A few pedal strokes from the Arc de Triomphe, an army of American cycling fans - decked in the stars and stripes and Texan flags - had set up camp, waiting to cheer on Lance Armstrong as he rode home to his seventh and final Tour victory.
For them, Armstrong's achievements following his recovery from cancer have transformed him into part sporting icon, part saint.
"Lance embodies what it means to be an American," explained Tim Walsh from Chicago.
"He went through adversity and came back better, stronger and faster than anyone else in the world.
"He's a remarkable human being."
A contingent of supporters had travelled all the way from Armstrong's hometown of Austin to witness their hero's swansong.
With their ten-gallon hats and hearty chants of "Go Lance!" the Texans were hard to miss.
"When we first came here we thought the French hated Americans but it's not true," said Amanda Naughton.
"We're loud but they still like us and everywhere we go we make new friends."
Further down the Champs-Elysees, Jerry Kelly from Birmingham, Alabama, was making his fifth pilgrimage to the Tour.
Armstrong even seems to have finally won the battle for the respect, if not the affection, of France
Like Armstrong, he overcame testicular cancer after being diagnosed five years ago.
"Lance's story is one of inspiration and hope," said Mr Kelly.
"He gives me the inspiration to share my story with people who are newly diagnosed with cancer and to live life to the fullest - to live strong."

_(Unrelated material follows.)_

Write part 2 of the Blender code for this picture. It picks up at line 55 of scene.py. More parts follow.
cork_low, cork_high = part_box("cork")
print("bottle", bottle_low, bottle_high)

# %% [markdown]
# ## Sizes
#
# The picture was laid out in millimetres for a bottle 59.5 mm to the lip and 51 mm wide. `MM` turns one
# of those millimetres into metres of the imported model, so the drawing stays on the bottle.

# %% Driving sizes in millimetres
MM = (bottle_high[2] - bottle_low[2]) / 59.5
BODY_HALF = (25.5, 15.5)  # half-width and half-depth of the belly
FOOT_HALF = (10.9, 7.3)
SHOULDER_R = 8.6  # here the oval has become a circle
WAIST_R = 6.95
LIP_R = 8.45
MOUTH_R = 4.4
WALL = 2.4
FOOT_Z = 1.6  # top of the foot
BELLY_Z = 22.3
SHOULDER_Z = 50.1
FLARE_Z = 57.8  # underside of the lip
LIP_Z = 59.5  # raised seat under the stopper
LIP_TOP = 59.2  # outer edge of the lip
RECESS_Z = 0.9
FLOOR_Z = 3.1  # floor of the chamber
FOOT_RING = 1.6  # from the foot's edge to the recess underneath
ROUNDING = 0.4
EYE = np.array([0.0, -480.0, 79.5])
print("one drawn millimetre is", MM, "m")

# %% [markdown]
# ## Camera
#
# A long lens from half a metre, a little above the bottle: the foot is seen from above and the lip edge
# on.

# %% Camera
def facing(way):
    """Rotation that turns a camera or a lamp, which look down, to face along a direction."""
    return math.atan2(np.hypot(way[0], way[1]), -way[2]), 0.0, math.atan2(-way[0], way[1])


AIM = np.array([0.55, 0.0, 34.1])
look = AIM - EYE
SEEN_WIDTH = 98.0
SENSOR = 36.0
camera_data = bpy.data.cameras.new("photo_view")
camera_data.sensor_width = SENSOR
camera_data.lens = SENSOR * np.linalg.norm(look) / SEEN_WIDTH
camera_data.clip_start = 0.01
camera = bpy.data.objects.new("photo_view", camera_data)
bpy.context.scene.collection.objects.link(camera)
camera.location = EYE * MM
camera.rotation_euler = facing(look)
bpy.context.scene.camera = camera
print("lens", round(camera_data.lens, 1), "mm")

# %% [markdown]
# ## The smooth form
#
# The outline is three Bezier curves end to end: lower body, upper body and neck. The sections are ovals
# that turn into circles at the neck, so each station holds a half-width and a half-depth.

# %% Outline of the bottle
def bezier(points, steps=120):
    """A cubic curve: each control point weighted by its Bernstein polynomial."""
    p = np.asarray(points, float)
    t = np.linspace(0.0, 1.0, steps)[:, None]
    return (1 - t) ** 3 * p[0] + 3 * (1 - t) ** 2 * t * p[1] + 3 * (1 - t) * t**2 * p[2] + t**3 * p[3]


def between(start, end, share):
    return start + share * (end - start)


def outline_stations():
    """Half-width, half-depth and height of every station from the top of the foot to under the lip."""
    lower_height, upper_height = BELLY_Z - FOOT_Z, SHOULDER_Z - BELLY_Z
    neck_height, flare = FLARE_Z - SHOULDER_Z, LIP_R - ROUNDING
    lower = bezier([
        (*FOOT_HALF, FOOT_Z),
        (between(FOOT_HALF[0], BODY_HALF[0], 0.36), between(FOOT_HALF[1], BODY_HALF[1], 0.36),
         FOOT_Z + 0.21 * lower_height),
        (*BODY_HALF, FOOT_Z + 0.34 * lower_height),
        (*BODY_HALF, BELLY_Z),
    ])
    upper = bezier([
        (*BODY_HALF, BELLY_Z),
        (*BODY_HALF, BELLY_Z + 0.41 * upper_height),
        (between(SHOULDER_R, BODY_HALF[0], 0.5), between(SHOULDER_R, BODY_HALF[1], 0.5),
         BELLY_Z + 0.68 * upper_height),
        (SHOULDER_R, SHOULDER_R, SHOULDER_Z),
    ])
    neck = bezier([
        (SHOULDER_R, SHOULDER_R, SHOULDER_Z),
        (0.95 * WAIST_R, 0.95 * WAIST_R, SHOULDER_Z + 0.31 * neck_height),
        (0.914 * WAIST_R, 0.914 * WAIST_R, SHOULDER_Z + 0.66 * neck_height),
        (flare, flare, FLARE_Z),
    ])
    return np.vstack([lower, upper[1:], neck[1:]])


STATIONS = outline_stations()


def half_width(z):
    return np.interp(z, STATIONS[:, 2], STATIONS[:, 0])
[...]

Only one cyclist can wear the legendary yellow jersey, but as the 155 riders remaining in the 2005 Tour de France circled the centre of Paris, counting down the kilometres towards the finish line, the city was a sea of maillots jaunes.

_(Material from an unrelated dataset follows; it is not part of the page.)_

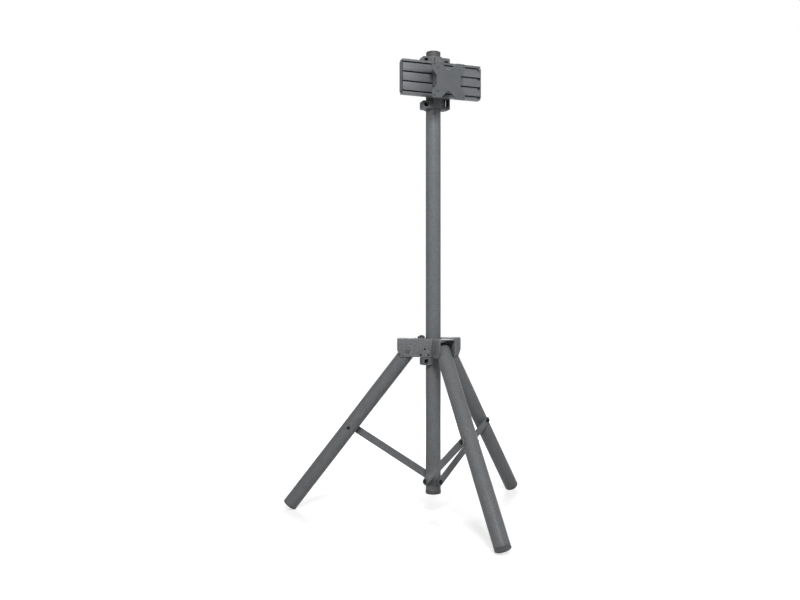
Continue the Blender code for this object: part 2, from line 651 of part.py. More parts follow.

Thousands of canary-clad cycling fans from dozens of countries packed the boulevards.
Even the official waterproof ponchos protecting spectators from the Paris drizzle came in the distinctive bright yellow colour, as the rain did its best to dampen Armstrong's victory parade.
Prince Albert II of Monaco gives Armstrong a royal send-off in Paris
Three of his Discovery team-mates slipped and crashed while negotiating a bend shortly before they crossed the River Seine.

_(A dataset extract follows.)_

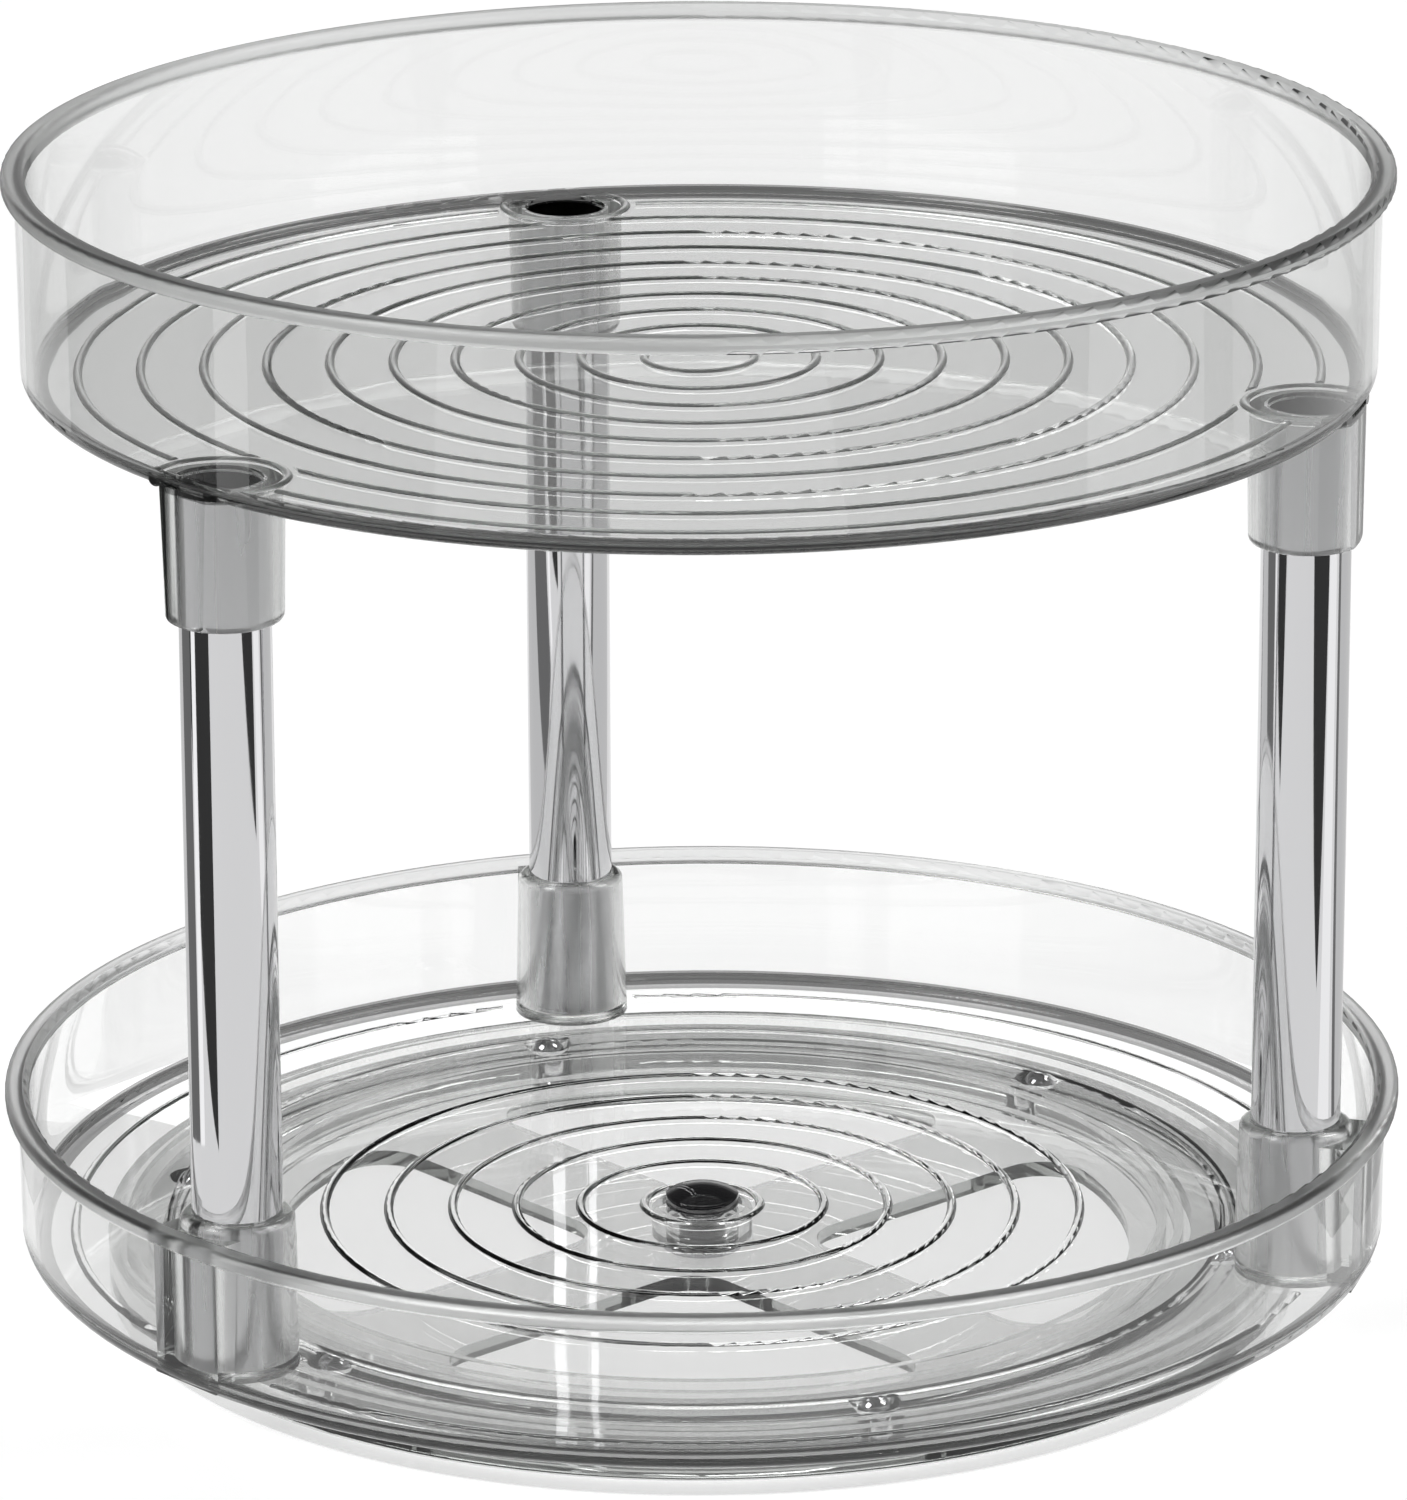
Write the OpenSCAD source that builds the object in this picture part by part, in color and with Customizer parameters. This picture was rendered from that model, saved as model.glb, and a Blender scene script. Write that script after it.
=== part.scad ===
// Two-tier lazy susan turntable: a clear base with an open ball race, a clear lower tray
// that turns on it, three tube posts in moulded sockets, and a clear upper tray whose
// sleeves drop over the posts.
// Millimetres, +Z up, origin at the centre of the base on the table.

/* [Trays] */
// Radius of the lower tray over its rim bead
lower_rim_r = 118; // [95:0.5:150]
// How much smaller the upper tray's radius is
rim_step = 3.5; // [1:0.1:4]
// Height of the lower tray from the underside of its floor to the rim
lower_tray_h = 27.1; // [20:0.1:60]
// Height of the upper tray from the underside of its floor to the rim
upper_tray_h = 35.7; // [20:0.1:80]
// Clear height between the lower floor and the underside of the upper tray
tier_gap = 148; // [90:1:260]
// Thickness of both tray floors
floor_t = 1.8; // [1.6:0.1:4]
// Thickness of both tray walls
wall_t = 1.9; // [1.4:0.1:3]
// Lean of the tray walls from the vertical, in degrees
wall_draft = 0.6; // [0:0.1:3]
// Width of the rim bead
bead_w = 4; // [3.4:0.1:7]
// Height of the rim bead
bead_h = 2.8; // [2.4:0.1:8]
// Radius of the rounded bead corners
bead_round = 1.1; // [0.4:0.1:1.1]
// Radius of the outer corner between floor and wall
outer_corner_r = 3; // [1:0.1:5]
// Radius of the inner corner between floor and wall
inner_corner_r = 1.5; // [0.5:0.1:5]

/* [Floor rings] */
// Width of a raised ring on a tray floor
ring_w = 1.6; // [0.6:0.1:2.4]
// Height of a raised ring above the floor
ring_h = 0.45; // [0.15:0.05:0.8]
// Radius of the first ring of the lower tray
lower_ring_r = 9.9; // [9:0.1:14]
// Radial spacing of the rings of the lower tray
lower_ring_pitch = 10.9; // [6:0.1:12]
// Distance of the outermost ring of the lower tray from the outside of its wall
edge_ring_inset = 9.2; // [6:0.1:10.5]
// Radius of the first ring of the upper tray
upper_ring_r = 9.1; // [4:0.05:14]
// Radial spacing of the rings of the upper tray
upper_ring_pitch = 10.4; // [6:0.05:10.6]
// Distance from a post's axis at which a floor ring stops
ring_stop_r = 12.5; // [11.5:0.5:20]

/* [Posts] */
// Outside radius of a post tube
post_r = 7.45; // [5:0.05:8.5]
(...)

Because of the treacherous conditions, race organisers declared Armstrong the winner as he and the main pack entered central Paris, with eight circuits of the Champs-Elysees still to go.
As he bows out of the race he has dominated for seven years, Armstrong even seems to have finally won the battle for the respect, if not the affection, of France.
Armstrong has endured a love-hate relationship with the French public and press, which has made repeated unsubstantiated doping allegations.
"For the first few years French people didn't really warm to Lance Armstrong," said Parisian Jean-Christophe Barron.
"Now, though, they love him because he's a great champion and like everyone, the French love a champion."
As the Star Spangled Banner rang out over the Champs-Elysees for a seventh consecutive year, a banner held aloft by one fan summed up the feelings of many.
"Merci France. Merci Lance," it said.